Task to carry out: Filter the data for lines with the word "part", then copy every line so identified.
Start of Dataset excerpt
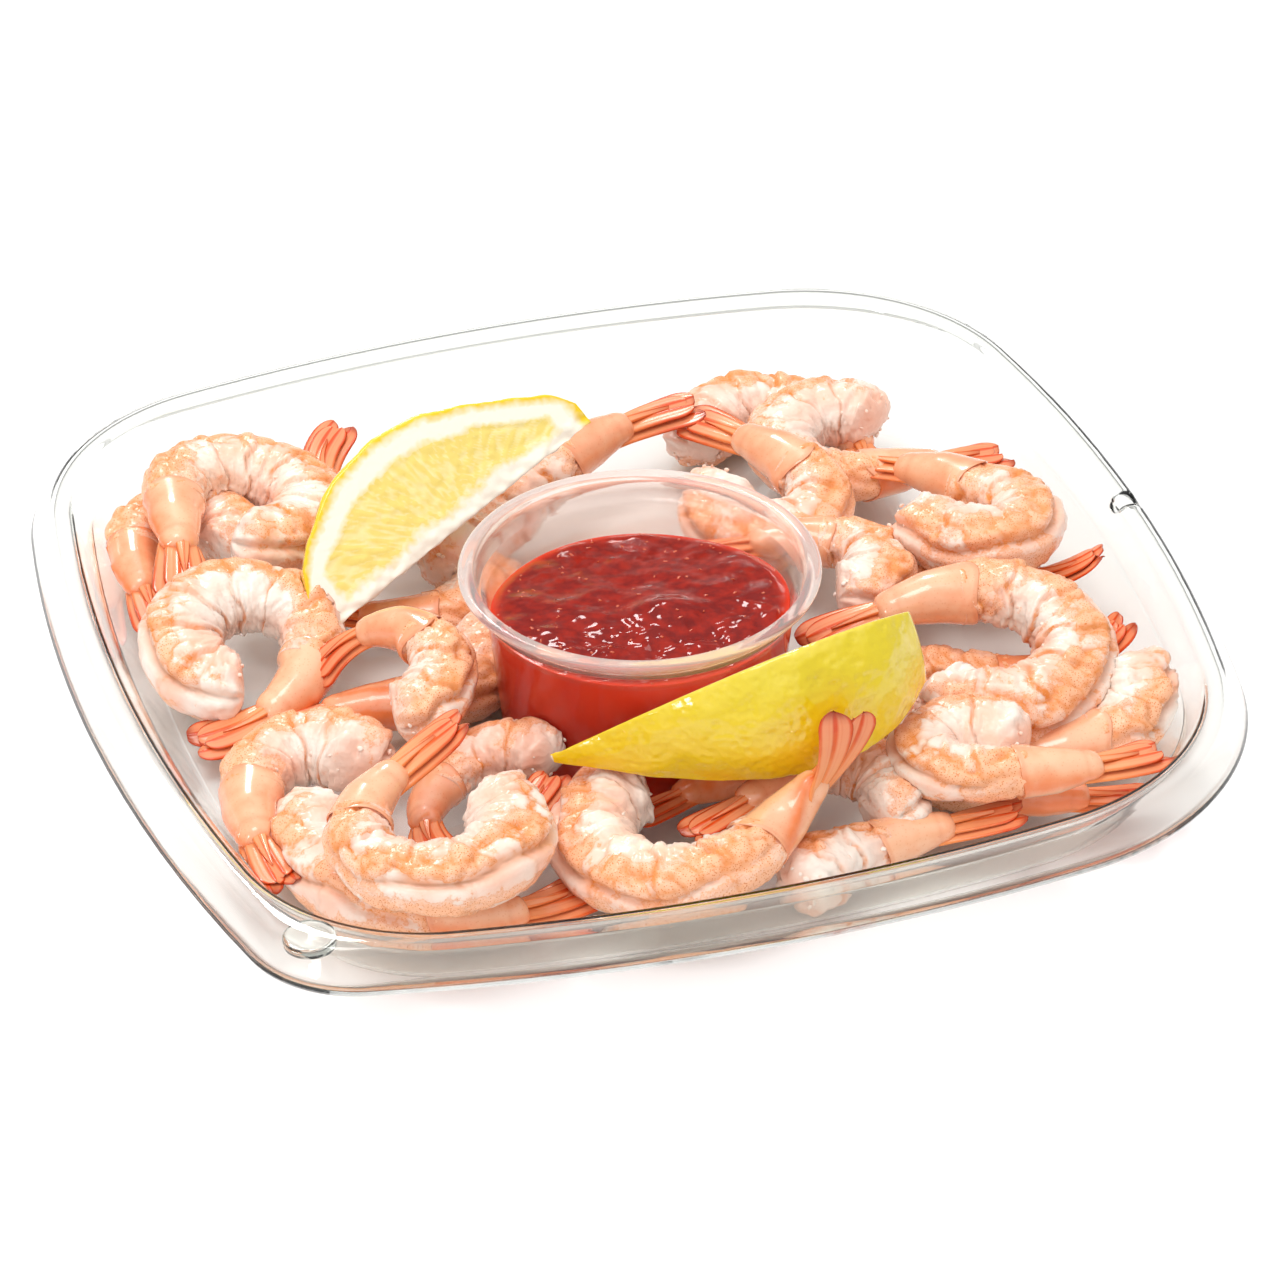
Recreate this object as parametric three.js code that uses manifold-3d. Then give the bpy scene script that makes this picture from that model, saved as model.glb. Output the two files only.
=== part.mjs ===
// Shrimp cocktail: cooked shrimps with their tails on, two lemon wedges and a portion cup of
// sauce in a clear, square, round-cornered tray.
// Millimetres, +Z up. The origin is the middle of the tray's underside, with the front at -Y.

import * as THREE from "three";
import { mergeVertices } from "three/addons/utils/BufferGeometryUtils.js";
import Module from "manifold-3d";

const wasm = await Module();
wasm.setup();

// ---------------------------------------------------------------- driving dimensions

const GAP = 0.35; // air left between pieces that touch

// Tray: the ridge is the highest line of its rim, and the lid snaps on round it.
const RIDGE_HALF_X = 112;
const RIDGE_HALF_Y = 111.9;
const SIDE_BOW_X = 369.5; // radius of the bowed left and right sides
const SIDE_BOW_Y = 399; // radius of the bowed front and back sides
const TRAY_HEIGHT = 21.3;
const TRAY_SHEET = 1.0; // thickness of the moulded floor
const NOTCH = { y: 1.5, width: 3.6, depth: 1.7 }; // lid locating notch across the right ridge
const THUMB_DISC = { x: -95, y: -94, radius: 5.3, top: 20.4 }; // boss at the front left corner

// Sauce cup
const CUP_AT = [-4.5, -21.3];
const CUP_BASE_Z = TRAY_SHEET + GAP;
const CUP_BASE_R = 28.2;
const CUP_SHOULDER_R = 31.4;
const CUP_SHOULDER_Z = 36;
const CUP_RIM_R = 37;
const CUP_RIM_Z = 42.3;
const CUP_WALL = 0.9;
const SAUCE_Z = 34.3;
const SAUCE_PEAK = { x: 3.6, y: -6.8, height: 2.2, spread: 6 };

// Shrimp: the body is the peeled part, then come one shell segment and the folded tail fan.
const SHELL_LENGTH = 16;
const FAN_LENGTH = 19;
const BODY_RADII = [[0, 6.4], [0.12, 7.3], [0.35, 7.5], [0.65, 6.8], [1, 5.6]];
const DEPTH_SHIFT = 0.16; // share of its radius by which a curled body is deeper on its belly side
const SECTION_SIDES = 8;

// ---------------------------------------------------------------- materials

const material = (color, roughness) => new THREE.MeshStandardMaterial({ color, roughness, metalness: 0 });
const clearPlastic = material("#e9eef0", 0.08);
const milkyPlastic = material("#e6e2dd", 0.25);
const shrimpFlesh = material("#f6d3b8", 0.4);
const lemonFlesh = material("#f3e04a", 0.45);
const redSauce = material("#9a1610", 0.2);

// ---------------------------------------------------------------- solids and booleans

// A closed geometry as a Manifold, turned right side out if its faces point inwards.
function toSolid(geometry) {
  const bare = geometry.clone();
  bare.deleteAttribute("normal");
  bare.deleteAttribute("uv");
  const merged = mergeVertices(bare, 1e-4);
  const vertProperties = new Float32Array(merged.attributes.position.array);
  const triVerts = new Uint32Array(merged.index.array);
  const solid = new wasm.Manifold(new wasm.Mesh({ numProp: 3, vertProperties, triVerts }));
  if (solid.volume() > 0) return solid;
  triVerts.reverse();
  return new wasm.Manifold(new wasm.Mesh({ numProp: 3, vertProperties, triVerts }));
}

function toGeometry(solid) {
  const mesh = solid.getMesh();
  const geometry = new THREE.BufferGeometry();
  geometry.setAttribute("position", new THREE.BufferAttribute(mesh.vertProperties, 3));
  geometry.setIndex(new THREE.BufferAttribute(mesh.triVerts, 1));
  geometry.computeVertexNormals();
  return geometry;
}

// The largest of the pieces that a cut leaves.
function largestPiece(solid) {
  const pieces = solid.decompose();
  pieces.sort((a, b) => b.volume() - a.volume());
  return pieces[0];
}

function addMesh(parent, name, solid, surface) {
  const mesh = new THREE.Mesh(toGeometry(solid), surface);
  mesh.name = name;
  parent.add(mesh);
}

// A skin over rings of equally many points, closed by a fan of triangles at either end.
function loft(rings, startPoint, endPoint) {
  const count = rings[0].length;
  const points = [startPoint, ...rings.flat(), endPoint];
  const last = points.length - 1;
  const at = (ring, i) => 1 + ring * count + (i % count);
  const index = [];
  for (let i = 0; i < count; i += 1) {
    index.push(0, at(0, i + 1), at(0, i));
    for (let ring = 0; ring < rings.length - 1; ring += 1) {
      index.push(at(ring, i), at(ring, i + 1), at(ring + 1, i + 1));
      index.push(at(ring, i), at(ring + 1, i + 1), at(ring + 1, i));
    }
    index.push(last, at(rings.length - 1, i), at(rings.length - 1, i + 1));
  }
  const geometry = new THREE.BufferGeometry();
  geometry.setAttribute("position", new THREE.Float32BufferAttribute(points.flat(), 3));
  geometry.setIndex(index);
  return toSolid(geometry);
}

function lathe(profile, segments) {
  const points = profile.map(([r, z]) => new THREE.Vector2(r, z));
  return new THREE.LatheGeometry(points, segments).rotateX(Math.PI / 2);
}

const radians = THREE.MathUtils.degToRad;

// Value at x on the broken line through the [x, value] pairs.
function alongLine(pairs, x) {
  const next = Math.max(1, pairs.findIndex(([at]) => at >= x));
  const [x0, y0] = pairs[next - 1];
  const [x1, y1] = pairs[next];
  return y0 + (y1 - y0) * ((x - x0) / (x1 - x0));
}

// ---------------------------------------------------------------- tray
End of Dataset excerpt
Written solution:
=== part.mjs ===
// Shrimp: the body is the peeled part, then come one shell segment and the folded tail fan.